Don't put any personal information or identify the bank or debt collector on here - anyone can read this forum.
It is important to remember that even though you're both liable there is only 1 debt. If either of you make a payment that one debt reduces. Whoever owns the debt receives the IVA payments.
Debt collectors can be awkward to deal with and I'm no expert, but remember that they have only one tool- fear.
They may try to frighten with words like "court", "bailiff", "summons", red bold text, threats of a personal visit and warnings etc... but there is a code of conduct they must adhere too and even though they may try to make you think it's constantly on the verge of court action, that will likely be their last resort and will be risky for them. They might tell you what the court "will" do (like award them costs or send a bailiff) but they cannot possibly know for sure what an impartial court would decide.
Read up online about debt collectors. Don't be afraid, they have no powers or authority whatsoever, no more than you yourself in fact. Study about them online and you will reassure yourselves. Make sure you're reading UK sites though as USA of course has different laws.
Communicate with them via letter only, but respond promptly each time and always make offers to pay a reasonable monthly amount.
We're still negotiating with ours... but I've found so far if we answer promptly they stay polite.
Based on the advice I received I can tell you that it is important that no money from your personal income goes towards this debt outside of the IVA. To do so would be a violation of the IVA terms because it would be creditor favouritism. Only your wife's personal income should be used. I am saying this because they might ask for details of your income too hoping to get some money from you.
Hope this helps - keep us posted!
Last edited by hubert on Sun Nov 03, 2013 12:27 pm, edited 1 time in total.
hubert
Thank you so much for your advice and dare I say support! In a way, and I don't mean this to sound wrong, but its nice to know we're not the only ones out there with this problem. Just the fact that someone understands is helpful. Thanks for the advice and support. I hope all turns out well for you in the future. Good luck.
Send a copy of the IVA to the new owner of the debt and they should be happy to continue receiving the £20. Any problems and your IP may be able to help.
This has happened to me my wife who is not in the IVA has her name on the overdraft although I am paying it under my IVA .For the last 12 months we have had 5 debt agencys chasing and hounding her they keep changing companys when they are getting no where fast. And she isn't very well she has poor health..She is scared now to answer the phone..But fortunately my IVA company have sent the last ones a letter and it seems to have stopped for now..she has no income not even a bank account anymore so I would be expected to pay it and I am already doing that.One of the companys was quite nasty in their manner ..I do object to the Bank handing my number out to all these strange companys as I have noticed a increase in nuisance calls..I am doing my best to pay it off under the IVA and I have been told by my IVA Company not to get into any exchanges with these companys..
Ruffin - unfortunately in joint debt - both party are liable for the full debt,minus any payments you have the security of your IVA - however you wife does not, The bank are well within their rights to pass the debt on to debt agencies.
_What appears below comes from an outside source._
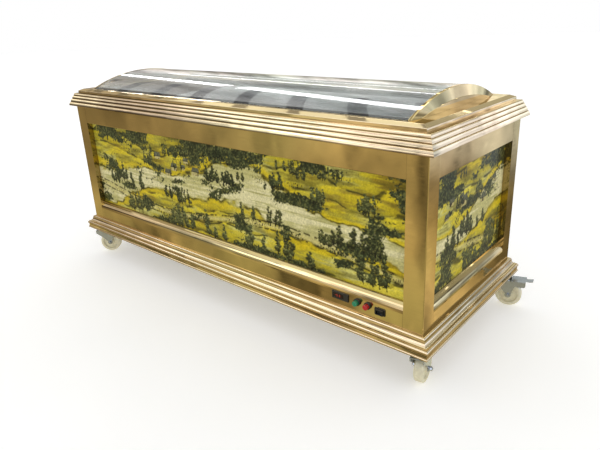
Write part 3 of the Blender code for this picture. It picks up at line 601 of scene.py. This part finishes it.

It may be your wife either has to come to an arrangement with the debt companies or seek her own debt solutions
She cant come to any arrangements if she is to ill to work and has no way of paying it..The bank account was mine she was only put on it a few years before the IVA I am the only one in the home with a income..Having debt companys threatening her has made her even worse she has been quite ill recently..She has even said she would be better off dead than have this hanging over her head .Which isn't what I want to hear when I come home from work..
I'm really sorry to hear about these people hounding your wife. The only reason they do is to scare you because they have no power or authority whatsoever. If they did they'd use it - simple.
They are not allowed to harass your wife.
I think you can assign a charity to take the case for your (or your wife) that might be worth looking into.